It's not uncommon to have one drive fail in a RAID5 and then have a second drive fail on rebuild - if you haven't taken care of the array.
The core of the problem is that some unused data blocks may slowly degrade (bit rot). It simply isn't detected (and automatically repaired/remapped by the drive) because it's not been read back. However, on a rebuild all data needs to be read and if it can't rebuild fails. Bummer.
Using RAID classes with multiple redundancy like levels 6 or 60 is a good way to avoid this kind of problem - in short: RAID 6 is practically immune to bit rot and a much better choice than RAID 5 + hot spare.

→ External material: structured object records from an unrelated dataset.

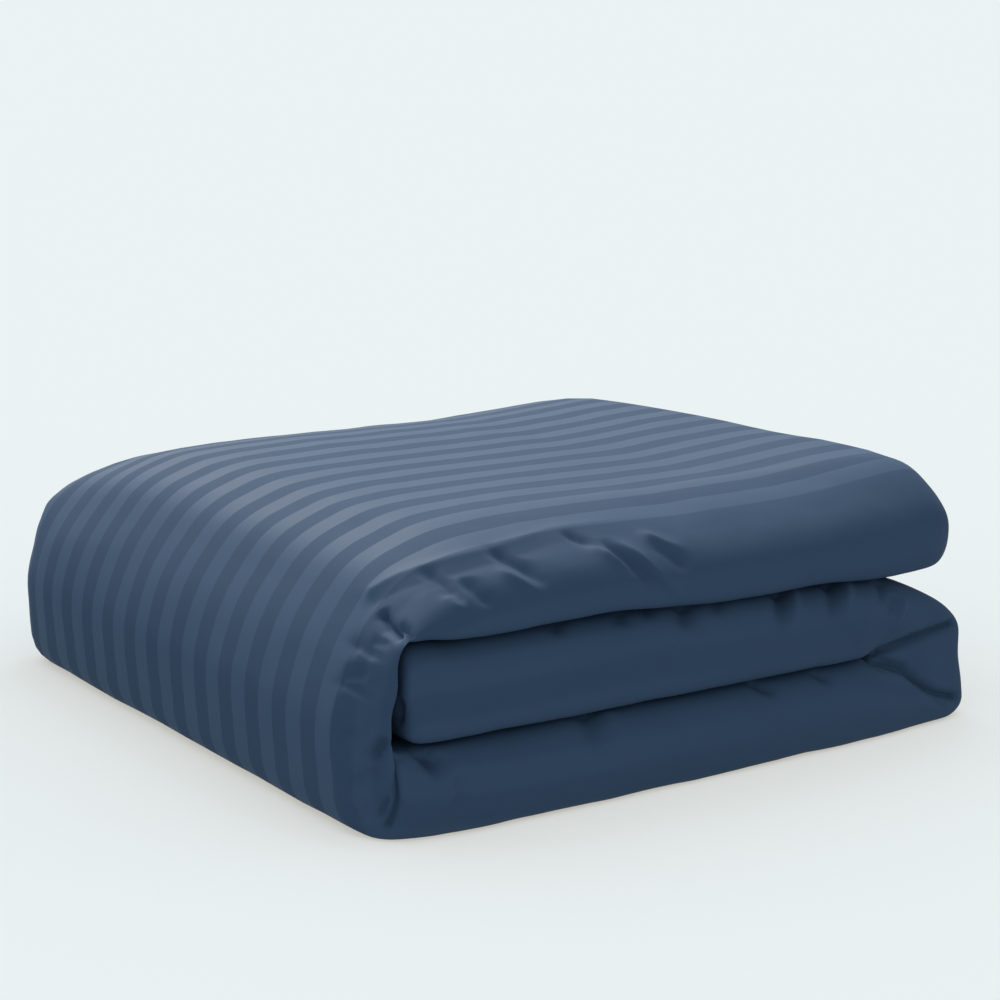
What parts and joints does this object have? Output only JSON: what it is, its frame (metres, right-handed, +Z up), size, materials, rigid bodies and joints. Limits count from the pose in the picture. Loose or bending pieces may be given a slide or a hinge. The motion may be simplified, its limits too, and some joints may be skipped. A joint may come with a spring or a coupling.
{
  "type": "folded filled duvet cover",
  "caption": "Filled duvet in a satin-striped cover, folded lengthwise and then like a letter, lying flat as a soft rounded stack.",
  "frame": {"origin": "centre of the stack's bounding box, on the surface that it rests on", "axes": "+Z up, +Y from the face that shows the three layers to the back, +X from the side that the fold wraps round to the side where its free end lies"},
  "size_m": [0.69, 0.7552, 0.2522],
  "materials": {
    "striped_cotton": "navy cotton with satin stripes 25 mm wide on a plain ground, soft sheen"
  },
  "bodies": {
    "root": {"duvet_cover": "striped_cotton"}
  },
  "joints": []
}
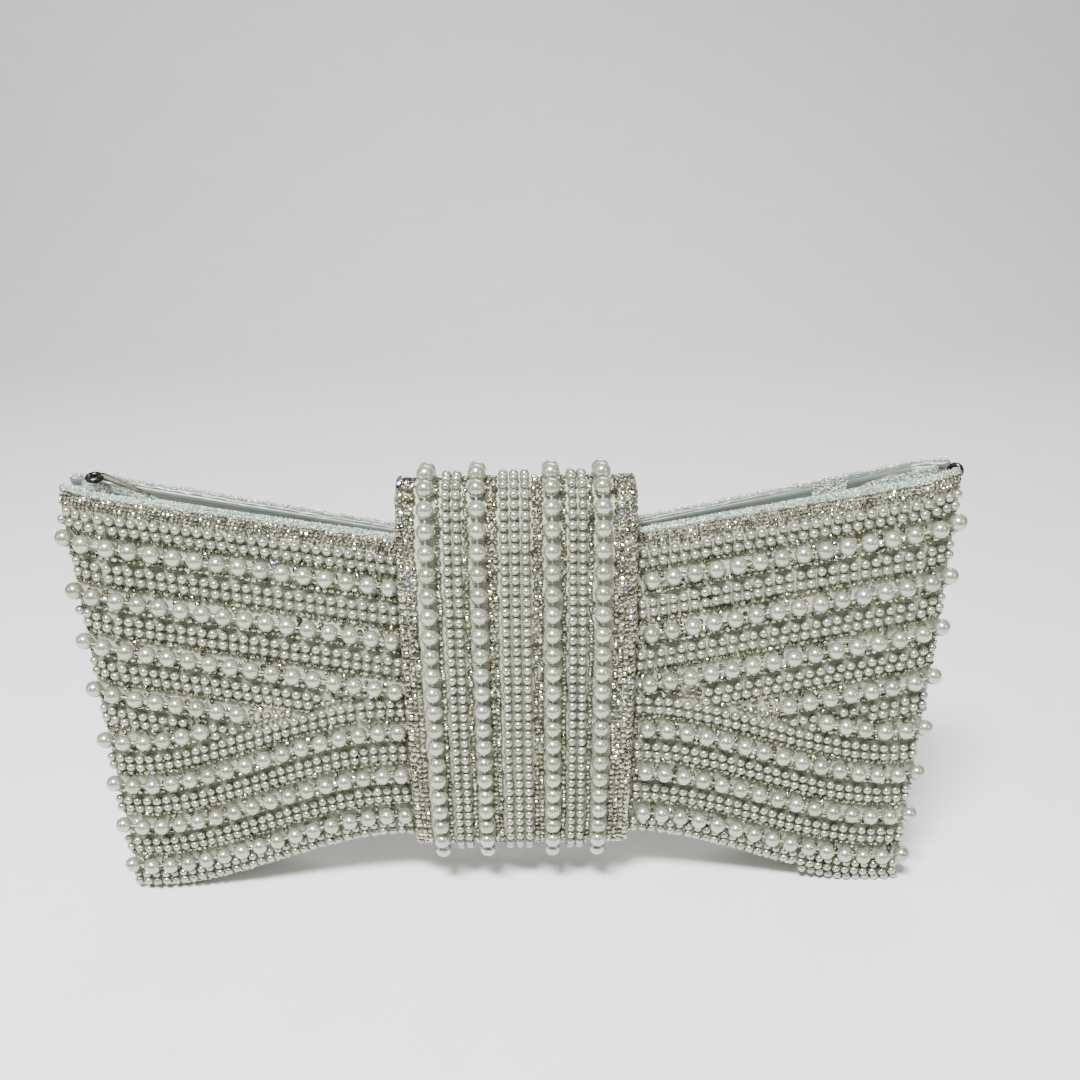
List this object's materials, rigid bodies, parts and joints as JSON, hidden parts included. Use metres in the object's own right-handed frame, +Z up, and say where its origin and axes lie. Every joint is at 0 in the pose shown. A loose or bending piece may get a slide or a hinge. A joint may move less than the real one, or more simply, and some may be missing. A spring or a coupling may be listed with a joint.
{
  "type": "evening bag",
  "caption": "Bow-shaped beaded evening clutch with pearl-covered wings, an arched knot flap that lifts and a front panel that tilts open.",
  "frame": {"origin": "middle of the footprint, on the surface that the bag stands on", "axes": "+X along the bow towards the right wing as seen from the front, front towards -Y, +Z up"},
  "size_m": [0.2968, 0.0534, 0.1609],
  "materials": {
    "beading_ground": "woven silver-grey ground cloth under the beads",
    "pearl": "pearlescent coated bead",
    "crystal": "small foiled glass stones, silver with a faint gold cast",
    "glitter_binding": "pale silver-mint glitter cloth",
    "lining": "teal-grey satin",
    "board": "stiffening board",
    "dark_metal": "polished dark nickel",
    "steel": "plain steel"
  },
  "bodies": {
    "root": {"back_skin": "beading_ground", "gusset_left": "beading_ground", "gusset_right": "beading_ground", "base_panel": "beading_ground", "back_board": "board", "back_lining": "lining", "slip_pocket": "lining", "pocket_binding": "glitter_binding", "inner_tab": "glitter_binding", "back_lip": "glitter_binding", "back_lip_wire": "steel", "corner_ring_left": "dark_metal", "corner_ring_right": "dark_metal", "ring_tab_left": "glitter_binding", "ring_tab_right": "glitter_binding", "pocket_stay": "dark_metal", "fold_cord": "beading_ground", "back_band_skin": "beading_ground", "back_band_board": "board", "back_band_pearls": "pearl", "pearls_back_left_upper": "pearl", "pearls_back_left_lower": "pearl", "pearls_back_right_upper": "pearl", "pearls_back_right_lower": "pearl"},
    "front_panel": {"front_skin": "beading_ground", "front_board": "board", "front_lining": "lining", "front_lip": "glitter_binding", "front_lip_wire": "steel", "front_magnet": "steel", "pearls_front_left_upper": "pearl", "pearls_front_left_lower": "pearl", "pearls_front_right_upper": "pearl", "pearls_front_right_lower": "pearl"},
    "knot_flap": {"knot_skin": "beading_ground", "knot_board": "board", "knot_lining": "lining", "knot_magnet": "steel", "knot_edging_left": "crystal", "knot_edging_right": "crystal", "knot_pearls_1": "pearl", "knot_pearls_2": "pearl", "knot_pearls_3": "pearl", "knot_pearls_4": "pearl"}
  },
  "joints": [
    {"name": "knot_lift", "type": "hinge", "parent": "root", "child": "knot_flap", "pos_m": [0, 0.01036, 0.1296], "axis": [-1, 0, 0], "range_deg": [0, 100]},
    {"name": "front_tilt", "type": "hinge", "parent": "root", "child": "front_panel", "pos_m": [0, -0.0125, 0.0003], "axis": [1, 0, 0], "range_deg": [0, 5]}
  ],
  "couplings": [
    {"joint": "front_tilt", "follows": "knot_lift", "ratio": 0.05}
  ]
}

RAID levels 1 and 10 can also exhibit the bit-rot problem, but probability is lower than with R5.
Sometimes, you cannot run anything but RAID levels 5 or 50. In that case it's essential (and a good idea for the other RAID levels as well) that you run a regular media scan aka disk scrubbing, media patrol, patrol read, surface scan. That ensures that all soft errors are fixed before they become hard errors. Strangely, scrubbing is not active by default on most controllers.
In your case, either the data has been corrupted or is zeroed anyway. Simply recreate partitioning, format and restore from backup. Of course, a regular backup is even more essential than disk scrubbing. Even a well-groomed RAID is no replacement for a good backup strategy.